LUA DE PRATA - Sentei em frente à Olivetti rodeado pela paisagem: pescador que embocava seu fino e comprido barco no rastro do sol recém nascido, lua grande de prata que subia, fazendo ruído silencioso de lua cheia. Resgatei o tempo em que estive perto dali dez anos antes, saído de Porto Alegre, quando me reuni com alguns amigos para dividir a mesma casa. O que não esperava era o papel que coube a cada um no texto, que saiu assim, de primeira, como dizem em Uruguaiana. As memórias tornaram-se apenas insumo e ponto de partida.Os personagens ganhararam vida própria e me conduziram para inúmeras revelações. Descobri nossa extrema precariedade, fruto de dupla exclusão. Primeiro, estávamos fora do mercado (isso em 1972, época em que acontecia a história, e também em 1981, quando escrevi aquele relato ficcional, o que diz tudo sobre a crise permanente que se abate sobre nossa profissão). Segundo, estávamos fora das decisões do centro do país. Praticamente fugimos para a ilha, nossa descoberta daquele tempo, mal imaginando que um dia aquilo iria virar moda, não só entre gaúchos, mas também entre paulistas, e agora, mais do que nunca, um imã para povos do mundo inteiro. A revelação maior foi deixar que cada personagem mostrasse a integridade específica de vidas diferentes da minha. Mesmo o personagem que é baseado em mim ganhou uma forma totalmente diversa do que eu imaginava. Isso significou um alívio para a carga que caía nas minhas costas. Por meio daquelas pessoas irreais descobri um pouco mais do que somos. Podem chamar de psicanálise, mas prefiro literatura mesmo. Naquele cotovelo de vidro, escrevi inteira a primeira parte do romance que lanço no próximo dia primeiro de abril, na Fnac de Pinheiros, junto com autores maravilhosos, como Maria José Silveira, Roberto Freire e Paulo Francis (in memoriam). A segunda parte do romance é outra história, embora pareça ser (talvez seja mesmo) a continuação da primeira.

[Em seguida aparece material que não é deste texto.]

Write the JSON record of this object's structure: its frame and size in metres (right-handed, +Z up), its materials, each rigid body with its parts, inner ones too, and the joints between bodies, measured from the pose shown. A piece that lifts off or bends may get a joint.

SENTIDO - Cabo Adão ouviu meu relato acima na sua postura habitual, a de sentido. Fiquei curioso com a maneira cerimoniosa com que me tratava, como se me devesse algo.
- Por que o senhor é tão sério, Cabo Adão? E o que me intriga é que certamente é muito mais velho do que eu mas aparenta ter trinta anos no máximo.
O militar tinha colocado parte do seu rosto fora da sombra enquanto acendia outro palheiro, já na posição de descansar.
- Nós, da Brigada, somos preparados para tudo, disse. E tratamos todos com o maior respeito. Somos legalistas, por isso usamos o lenço branco. Defendemos o governo, seja quem for. Prefiro o tacão do Estado do que a degola das revoluções...
E me olhou, quase de maneira desafiadora. Seu rosto mulato quase escuro de índio de cabeça ovalada tinha no alto um curtíssimo pixaim bem cuidado. Sobrancelhas muito finas, boca firme, falava como quem emitia ordens, mas, paradoxo total, num tom de quem só obedecia.
- O senhor se sente em dívida comigo, cabo Adão?
- Devo favores ao seu tio que me salvou na guerra de um monte de ferimentos. E fui amigo do teu pai. Mas o que devo mesmo são as palavras que ouvi do teu tio no dia em que fui humilhado por um tenentinho lá no Rio de Janeiro.
Lembrei então da história que Waldemar Ortiz contava quando eu era pequeno. De que um anspeçada (aquele militar que fica entre o soldado e o cabo), por ser analfabeto, recebeu uma reprimenda no Rio, em plena revolução de 30, diante da tropa. Waldemar perfilhou-se e respondeu ao oficial. Disse o velho tio:
- Esse homem lutou comigo em quatro revoluções. Merece mais respeito. Na hora de matar, ninguém perguntou se sabia ler.
Isso foi dito, claro, depois que a tropa tinha dispersado, um frente ao outro. Mas Cabo Adão tinha escutado tudo.
- Quem é da sua família manda e não pede, disse cabo Adão.
Fez um longo silêncio, recolheu-se novamente para o canto. Eu estava cansado de ficar de pé naquele corredor, cercado por ruídos de elevador e teto velho.
- Não tem um lugar para a gente sentar e conversar? perguntei.
Cabo Adão apagou o palheiro num velho cinzeiro abandonado no canto. Acocou-se para fazer isso. Depois levantou-se, de cabeça erguida, como sempre:
- Vamos ficar de pé. Não é hora de descansar. Me conte agora sobre a segunda parte do romance, aquela em que aparece o caudilho.
Dito isso, olhou mais uma vez ao redor, como se estivesse escutando o barulho da espada do general Honório raspando algum andar acima, onde certamente se aquartelava a tocaia dos maragatos.